== Exercise material
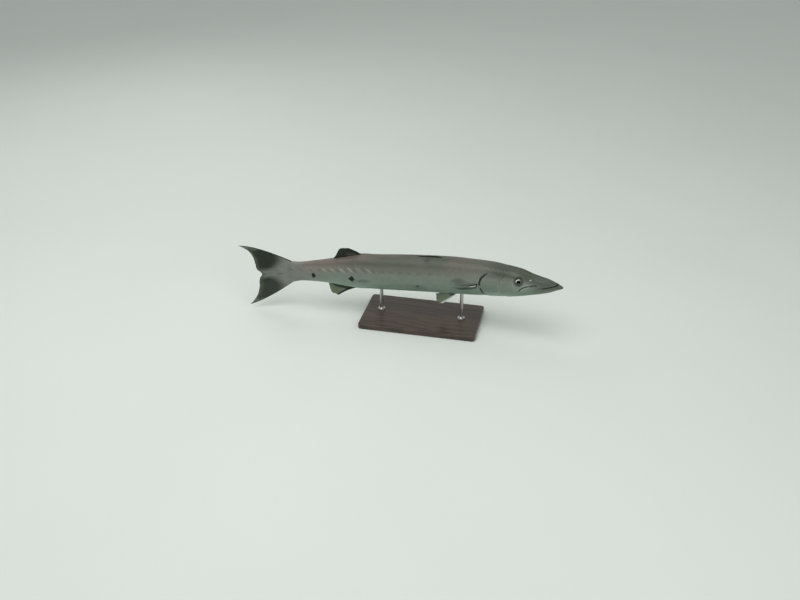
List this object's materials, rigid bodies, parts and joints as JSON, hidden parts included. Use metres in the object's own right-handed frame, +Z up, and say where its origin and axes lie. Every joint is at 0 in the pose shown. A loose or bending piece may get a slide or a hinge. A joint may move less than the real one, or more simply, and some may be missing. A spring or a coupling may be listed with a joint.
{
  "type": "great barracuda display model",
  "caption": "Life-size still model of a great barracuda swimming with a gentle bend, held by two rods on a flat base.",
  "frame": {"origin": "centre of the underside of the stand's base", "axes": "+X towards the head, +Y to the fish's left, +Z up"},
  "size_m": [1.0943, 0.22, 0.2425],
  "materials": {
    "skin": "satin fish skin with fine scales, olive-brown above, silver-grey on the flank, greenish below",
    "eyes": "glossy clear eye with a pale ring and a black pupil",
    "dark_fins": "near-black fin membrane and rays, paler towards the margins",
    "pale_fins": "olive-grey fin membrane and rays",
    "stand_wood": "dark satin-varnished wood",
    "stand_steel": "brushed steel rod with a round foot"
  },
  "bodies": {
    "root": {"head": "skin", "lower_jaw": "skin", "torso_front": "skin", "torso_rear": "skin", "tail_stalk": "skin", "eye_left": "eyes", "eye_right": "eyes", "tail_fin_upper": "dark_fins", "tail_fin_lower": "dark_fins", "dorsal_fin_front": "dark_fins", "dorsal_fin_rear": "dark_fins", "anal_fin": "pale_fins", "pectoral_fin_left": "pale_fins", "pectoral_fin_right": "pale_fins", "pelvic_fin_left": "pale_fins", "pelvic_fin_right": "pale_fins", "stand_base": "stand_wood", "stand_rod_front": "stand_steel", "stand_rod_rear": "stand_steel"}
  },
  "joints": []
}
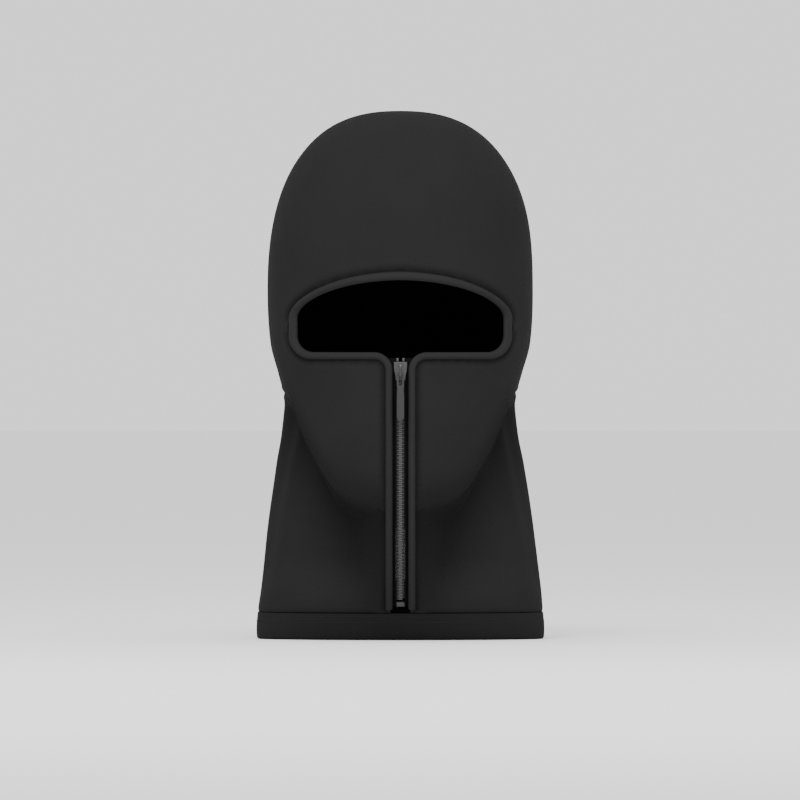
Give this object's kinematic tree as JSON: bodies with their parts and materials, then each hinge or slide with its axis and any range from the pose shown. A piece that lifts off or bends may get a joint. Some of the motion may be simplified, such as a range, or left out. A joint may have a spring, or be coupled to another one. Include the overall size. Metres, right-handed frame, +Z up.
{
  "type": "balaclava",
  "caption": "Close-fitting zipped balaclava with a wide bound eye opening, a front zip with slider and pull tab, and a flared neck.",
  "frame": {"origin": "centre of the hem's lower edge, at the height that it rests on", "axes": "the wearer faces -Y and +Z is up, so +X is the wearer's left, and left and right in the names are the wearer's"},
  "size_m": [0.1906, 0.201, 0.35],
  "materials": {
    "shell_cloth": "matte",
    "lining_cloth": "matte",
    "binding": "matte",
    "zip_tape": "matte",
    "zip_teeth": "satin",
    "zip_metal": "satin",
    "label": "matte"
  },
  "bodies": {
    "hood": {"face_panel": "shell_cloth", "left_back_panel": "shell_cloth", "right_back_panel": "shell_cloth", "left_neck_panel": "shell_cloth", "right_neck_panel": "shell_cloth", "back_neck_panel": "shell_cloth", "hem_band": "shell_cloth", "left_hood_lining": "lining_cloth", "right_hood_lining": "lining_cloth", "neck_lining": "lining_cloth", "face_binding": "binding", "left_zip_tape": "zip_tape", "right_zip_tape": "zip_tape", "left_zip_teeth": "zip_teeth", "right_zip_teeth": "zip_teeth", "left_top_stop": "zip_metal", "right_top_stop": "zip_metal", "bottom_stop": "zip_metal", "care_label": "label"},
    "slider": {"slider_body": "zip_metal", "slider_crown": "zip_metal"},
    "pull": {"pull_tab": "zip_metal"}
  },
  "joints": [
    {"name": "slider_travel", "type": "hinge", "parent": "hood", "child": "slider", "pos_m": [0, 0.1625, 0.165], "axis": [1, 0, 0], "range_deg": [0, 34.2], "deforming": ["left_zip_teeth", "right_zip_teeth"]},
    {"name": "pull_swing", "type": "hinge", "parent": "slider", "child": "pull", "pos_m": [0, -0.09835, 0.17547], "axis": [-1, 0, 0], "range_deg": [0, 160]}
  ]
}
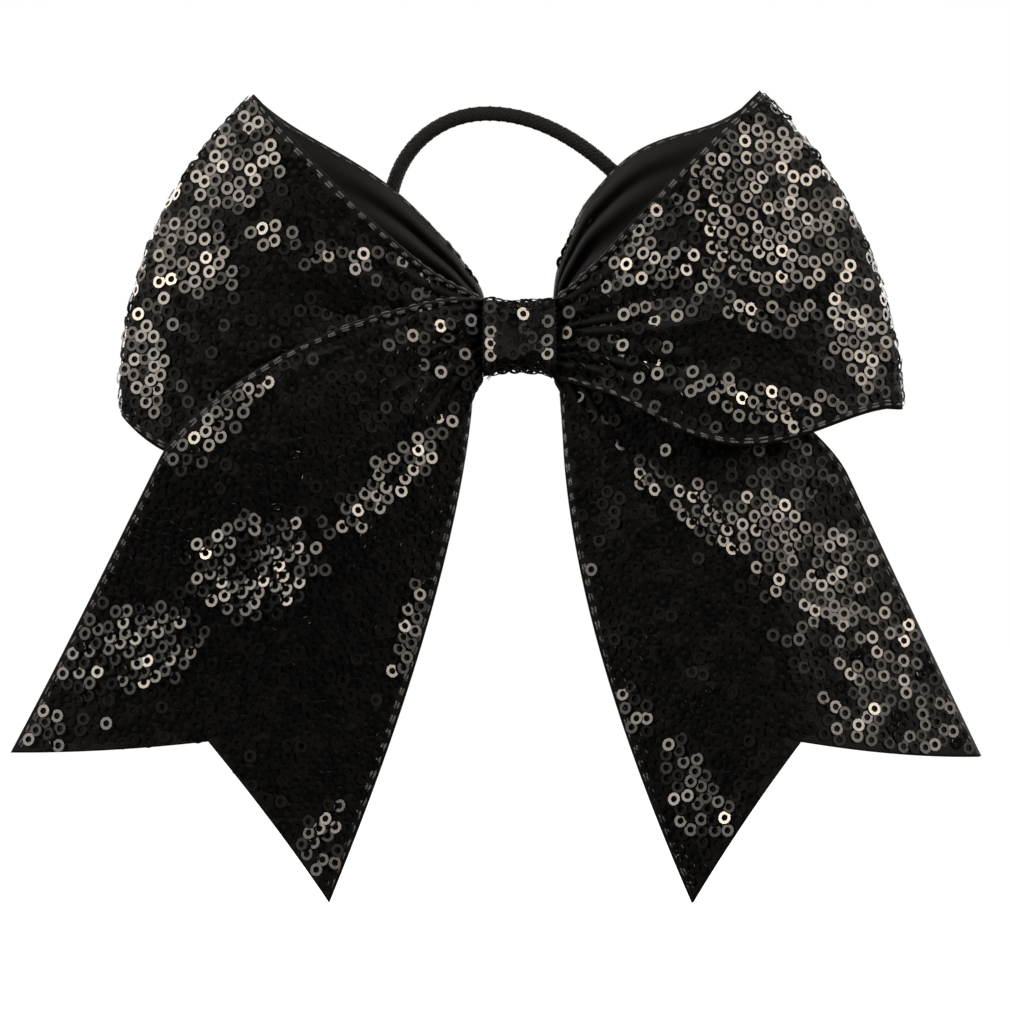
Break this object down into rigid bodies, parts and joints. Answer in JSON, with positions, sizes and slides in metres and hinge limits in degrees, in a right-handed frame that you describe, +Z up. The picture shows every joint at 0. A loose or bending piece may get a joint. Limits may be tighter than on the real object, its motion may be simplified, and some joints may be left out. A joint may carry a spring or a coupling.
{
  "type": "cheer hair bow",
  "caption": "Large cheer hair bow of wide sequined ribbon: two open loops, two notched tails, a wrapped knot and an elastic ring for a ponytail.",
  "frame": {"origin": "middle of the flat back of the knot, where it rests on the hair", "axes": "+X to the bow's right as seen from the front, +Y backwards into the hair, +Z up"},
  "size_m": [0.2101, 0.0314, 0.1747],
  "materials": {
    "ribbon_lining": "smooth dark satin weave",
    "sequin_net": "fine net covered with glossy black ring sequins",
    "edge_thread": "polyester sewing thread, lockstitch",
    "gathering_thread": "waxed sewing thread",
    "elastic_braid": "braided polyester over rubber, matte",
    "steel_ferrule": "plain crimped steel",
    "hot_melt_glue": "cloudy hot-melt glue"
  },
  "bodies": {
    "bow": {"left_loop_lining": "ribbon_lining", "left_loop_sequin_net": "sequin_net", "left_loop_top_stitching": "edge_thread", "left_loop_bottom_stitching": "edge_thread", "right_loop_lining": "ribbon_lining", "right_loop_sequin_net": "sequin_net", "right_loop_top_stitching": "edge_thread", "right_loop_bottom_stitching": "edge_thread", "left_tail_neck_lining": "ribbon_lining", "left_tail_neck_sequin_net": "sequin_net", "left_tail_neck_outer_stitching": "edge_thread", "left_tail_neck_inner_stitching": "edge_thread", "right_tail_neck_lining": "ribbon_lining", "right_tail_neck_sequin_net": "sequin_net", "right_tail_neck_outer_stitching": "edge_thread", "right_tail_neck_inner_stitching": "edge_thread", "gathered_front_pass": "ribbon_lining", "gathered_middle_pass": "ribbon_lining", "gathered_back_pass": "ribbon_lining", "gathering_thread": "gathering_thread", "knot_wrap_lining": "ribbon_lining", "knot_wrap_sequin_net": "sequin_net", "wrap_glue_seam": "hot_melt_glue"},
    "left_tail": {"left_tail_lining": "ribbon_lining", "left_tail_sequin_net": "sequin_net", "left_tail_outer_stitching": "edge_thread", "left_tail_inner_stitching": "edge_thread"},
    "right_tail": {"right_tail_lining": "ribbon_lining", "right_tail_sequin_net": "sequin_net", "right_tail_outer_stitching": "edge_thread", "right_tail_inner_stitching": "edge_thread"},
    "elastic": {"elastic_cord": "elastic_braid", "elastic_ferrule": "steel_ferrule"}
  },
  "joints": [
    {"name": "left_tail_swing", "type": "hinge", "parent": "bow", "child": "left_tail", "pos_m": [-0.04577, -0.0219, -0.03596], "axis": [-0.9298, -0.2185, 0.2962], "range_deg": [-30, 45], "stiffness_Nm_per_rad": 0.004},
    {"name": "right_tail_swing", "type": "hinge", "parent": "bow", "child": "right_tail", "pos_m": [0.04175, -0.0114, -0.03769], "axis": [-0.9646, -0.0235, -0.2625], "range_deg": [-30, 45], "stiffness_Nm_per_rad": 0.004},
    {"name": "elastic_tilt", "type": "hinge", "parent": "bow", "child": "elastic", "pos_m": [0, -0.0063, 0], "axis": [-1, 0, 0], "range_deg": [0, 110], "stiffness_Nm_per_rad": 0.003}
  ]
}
====
== Exercise material
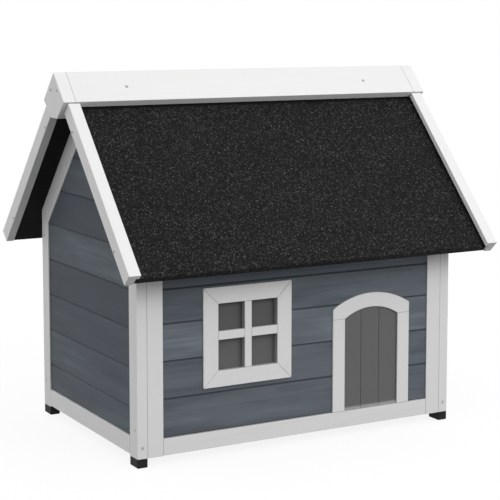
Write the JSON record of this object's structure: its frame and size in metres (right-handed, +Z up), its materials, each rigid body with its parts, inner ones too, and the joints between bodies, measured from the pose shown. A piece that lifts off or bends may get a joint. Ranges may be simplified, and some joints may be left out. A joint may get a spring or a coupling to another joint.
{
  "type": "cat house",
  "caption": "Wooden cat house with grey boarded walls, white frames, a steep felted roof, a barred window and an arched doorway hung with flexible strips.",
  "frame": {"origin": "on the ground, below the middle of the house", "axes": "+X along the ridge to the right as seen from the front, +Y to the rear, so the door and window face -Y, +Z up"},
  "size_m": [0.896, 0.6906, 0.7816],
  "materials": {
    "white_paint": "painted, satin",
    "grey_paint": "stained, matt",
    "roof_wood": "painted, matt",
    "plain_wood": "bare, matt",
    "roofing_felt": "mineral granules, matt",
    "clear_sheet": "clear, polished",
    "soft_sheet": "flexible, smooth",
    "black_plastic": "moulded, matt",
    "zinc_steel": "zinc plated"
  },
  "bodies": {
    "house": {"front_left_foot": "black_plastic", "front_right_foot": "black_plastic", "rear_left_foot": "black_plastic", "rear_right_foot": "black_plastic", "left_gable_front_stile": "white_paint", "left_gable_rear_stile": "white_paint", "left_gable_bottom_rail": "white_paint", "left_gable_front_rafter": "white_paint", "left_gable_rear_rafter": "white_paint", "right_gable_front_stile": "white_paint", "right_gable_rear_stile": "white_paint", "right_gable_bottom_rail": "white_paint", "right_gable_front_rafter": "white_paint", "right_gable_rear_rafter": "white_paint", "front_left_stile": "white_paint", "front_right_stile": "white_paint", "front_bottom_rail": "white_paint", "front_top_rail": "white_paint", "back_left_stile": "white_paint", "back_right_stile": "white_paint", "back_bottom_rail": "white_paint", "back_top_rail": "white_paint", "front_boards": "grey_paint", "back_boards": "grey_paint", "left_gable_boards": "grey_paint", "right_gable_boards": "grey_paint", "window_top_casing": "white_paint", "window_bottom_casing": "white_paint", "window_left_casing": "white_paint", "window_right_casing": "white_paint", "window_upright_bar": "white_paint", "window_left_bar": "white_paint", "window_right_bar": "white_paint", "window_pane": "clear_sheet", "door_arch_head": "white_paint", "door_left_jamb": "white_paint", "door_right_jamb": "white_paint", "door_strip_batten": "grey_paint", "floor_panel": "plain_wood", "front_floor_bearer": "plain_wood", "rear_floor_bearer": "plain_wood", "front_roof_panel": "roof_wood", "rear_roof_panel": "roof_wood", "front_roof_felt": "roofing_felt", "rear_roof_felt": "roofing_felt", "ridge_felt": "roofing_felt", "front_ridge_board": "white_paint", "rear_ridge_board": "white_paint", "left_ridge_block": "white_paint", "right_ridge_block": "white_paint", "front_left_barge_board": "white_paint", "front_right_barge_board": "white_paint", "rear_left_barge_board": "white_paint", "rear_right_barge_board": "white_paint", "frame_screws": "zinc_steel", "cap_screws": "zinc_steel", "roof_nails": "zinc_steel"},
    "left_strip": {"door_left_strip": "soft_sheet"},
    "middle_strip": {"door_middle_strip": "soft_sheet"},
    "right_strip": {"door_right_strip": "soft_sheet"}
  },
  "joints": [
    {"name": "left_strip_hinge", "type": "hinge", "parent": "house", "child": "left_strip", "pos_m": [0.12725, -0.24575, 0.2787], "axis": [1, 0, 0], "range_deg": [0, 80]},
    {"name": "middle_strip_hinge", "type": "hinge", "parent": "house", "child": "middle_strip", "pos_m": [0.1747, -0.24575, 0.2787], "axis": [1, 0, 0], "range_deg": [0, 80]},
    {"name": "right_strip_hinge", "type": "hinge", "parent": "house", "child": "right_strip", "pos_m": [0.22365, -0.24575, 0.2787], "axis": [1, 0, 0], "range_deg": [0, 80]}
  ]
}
====
== Exercise material
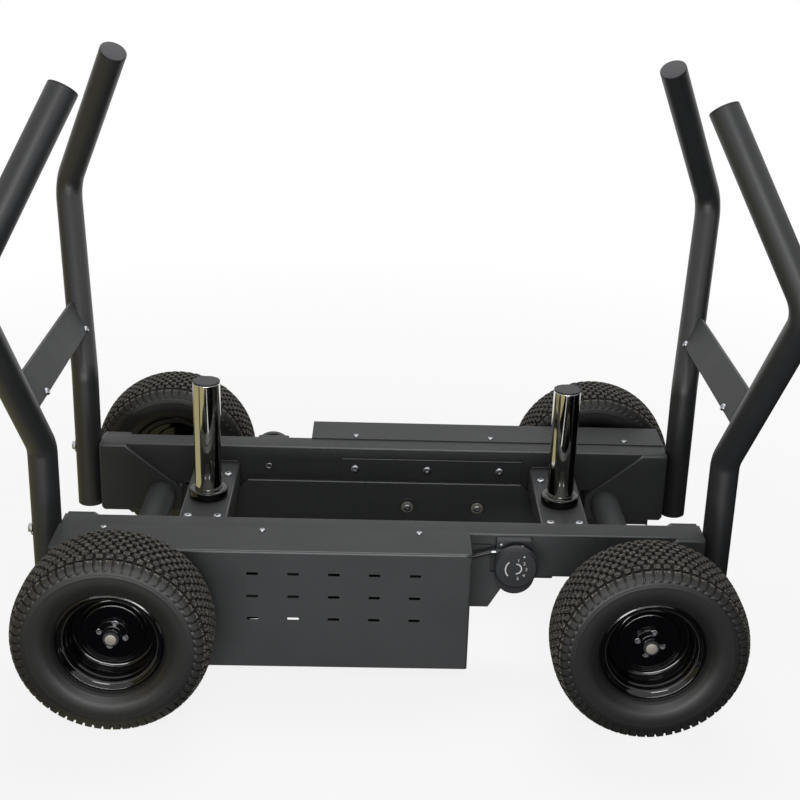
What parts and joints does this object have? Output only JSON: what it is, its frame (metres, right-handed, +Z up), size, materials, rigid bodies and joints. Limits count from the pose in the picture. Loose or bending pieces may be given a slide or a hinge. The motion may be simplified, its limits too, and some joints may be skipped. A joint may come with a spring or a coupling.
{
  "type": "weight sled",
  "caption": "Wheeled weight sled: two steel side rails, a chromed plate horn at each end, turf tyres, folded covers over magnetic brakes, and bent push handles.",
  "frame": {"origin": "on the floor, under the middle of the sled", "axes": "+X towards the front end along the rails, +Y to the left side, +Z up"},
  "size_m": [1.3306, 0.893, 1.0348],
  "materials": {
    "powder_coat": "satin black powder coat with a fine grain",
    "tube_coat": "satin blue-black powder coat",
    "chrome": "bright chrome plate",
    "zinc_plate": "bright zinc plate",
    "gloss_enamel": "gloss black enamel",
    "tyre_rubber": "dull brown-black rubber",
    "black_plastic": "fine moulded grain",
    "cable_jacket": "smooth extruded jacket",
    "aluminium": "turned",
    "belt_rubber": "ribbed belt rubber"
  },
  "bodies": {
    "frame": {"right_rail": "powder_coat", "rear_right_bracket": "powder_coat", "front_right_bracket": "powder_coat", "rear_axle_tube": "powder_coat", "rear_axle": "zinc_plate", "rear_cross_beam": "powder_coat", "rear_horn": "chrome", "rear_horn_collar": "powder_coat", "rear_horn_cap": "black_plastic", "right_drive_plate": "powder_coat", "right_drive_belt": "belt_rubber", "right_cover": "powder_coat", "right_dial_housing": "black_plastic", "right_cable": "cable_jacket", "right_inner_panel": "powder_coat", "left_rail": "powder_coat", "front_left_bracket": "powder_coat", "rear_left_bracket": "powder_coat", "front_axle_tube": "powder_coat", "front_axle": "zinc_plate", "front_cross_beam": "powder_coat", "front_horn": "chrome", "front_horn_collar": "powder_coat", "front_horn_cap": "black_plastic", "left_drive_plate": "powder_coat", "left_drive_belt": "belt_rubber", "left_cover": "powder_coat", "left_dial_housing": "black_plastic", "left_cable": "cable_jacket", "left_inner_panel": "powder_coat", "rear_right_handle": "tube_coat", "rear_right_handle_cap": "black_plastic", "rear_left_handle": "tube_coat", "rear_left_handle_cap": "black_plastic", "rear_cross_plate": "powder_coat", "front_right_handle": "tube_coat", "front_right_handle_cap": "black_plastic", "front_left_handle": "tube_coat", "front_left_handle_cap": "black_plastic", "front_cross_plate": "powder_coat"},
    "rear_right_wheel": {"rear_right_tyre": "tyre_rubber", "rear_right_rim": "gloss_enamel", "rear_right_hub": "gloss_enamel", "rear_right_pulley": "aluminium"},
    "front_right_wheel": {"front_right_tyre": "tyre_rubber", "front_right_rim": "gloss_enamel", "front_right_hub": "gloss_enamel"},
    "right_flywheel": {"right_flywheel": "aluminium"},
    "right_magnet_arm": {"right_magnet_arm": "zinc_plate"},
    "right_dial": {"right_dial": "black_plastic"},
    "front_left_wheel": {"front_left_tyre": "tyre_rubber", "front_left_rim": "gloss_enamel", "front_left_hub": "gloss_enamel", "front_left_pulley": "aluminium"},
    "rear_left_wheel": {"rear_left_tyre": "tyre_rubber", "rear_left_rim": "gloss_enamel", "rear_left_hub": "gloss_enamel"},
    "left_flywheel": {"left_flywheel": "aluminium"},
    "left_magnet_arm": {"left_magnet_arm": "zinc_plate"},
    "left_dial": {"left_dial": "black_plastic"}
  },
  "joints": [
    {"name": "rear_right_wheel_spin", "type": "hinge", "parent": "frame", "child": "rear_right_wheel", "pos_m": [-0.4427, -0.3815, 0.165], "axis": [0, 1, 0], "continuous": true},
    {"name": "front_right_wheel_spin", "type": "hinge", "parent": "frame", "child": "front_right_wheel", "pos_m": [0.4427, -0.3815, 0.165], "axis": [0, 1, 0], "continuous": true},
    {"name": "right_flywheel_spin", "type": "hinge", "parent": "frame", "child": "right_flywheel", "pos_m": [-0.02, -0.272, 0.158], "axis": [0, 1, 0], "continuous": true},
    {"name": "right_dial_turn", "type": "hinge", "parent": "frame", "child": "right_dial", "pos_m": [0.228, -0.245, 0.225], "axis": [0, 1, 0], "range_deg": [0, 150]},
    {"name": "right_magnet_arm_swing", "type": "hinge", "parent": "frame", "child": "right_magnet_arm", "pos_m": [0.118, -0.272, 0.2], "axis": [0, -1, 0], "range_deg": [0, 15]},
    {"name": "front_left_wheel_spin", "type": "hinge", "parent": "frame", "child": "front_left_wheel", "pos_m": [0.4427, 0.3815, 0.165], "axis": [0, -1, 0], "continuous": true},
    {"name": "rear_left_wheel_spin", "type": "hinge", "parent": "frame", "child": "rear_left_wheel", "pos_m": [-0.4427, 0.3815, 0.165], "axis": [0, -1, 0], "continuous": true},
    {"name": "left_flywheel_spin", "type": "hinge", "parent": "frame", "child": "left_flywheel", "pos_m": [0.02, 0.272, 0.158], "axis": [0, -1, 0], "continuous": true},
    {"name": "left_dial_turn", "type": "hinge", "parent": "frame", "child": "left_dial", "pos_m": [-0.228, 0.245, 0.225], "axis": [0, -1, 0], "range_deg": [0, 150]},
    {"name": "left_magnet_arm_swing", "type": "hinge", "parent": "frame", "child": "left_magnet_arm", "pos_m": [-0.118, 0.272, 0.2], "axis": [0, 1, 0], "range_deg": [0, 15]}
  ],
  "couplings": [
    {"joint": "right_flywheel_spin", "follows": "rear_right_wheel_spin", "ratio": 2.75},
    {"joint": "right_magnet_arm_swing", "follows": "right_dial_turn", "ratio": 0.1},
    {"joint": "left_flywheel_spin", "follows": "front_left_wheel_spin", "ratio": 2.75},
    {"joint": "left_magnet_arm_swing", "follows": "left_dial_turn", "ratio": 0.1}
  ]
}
====
Gather all lines of the records that include the word "picture".

#### Written response:
Break this object down into rigid bodies, parts and joints. Answer in JSON, with positions, sizes and slides in metres and hinge limits in degrees, in a right-handed frame that you describe, +Z up. The picture shows every joint at 0. A loose or bending piece may get a joint. Limits may be tighter than on the real object, its motion may be simplified, and some joints may be left out. A joint may carry a spring or a coupling.
What parts and joints does this object have? Output only JSON: what it is, its frame (metres, right-handed, +Z up), size, materials, rigid bodies and joints. Limits count from the pose in the picture. Loose or bending pieces may be given a slide or a hinge. The motion may be simplified, its limits too, and some joints may be skipped. A joint may come with a spring or a coupling.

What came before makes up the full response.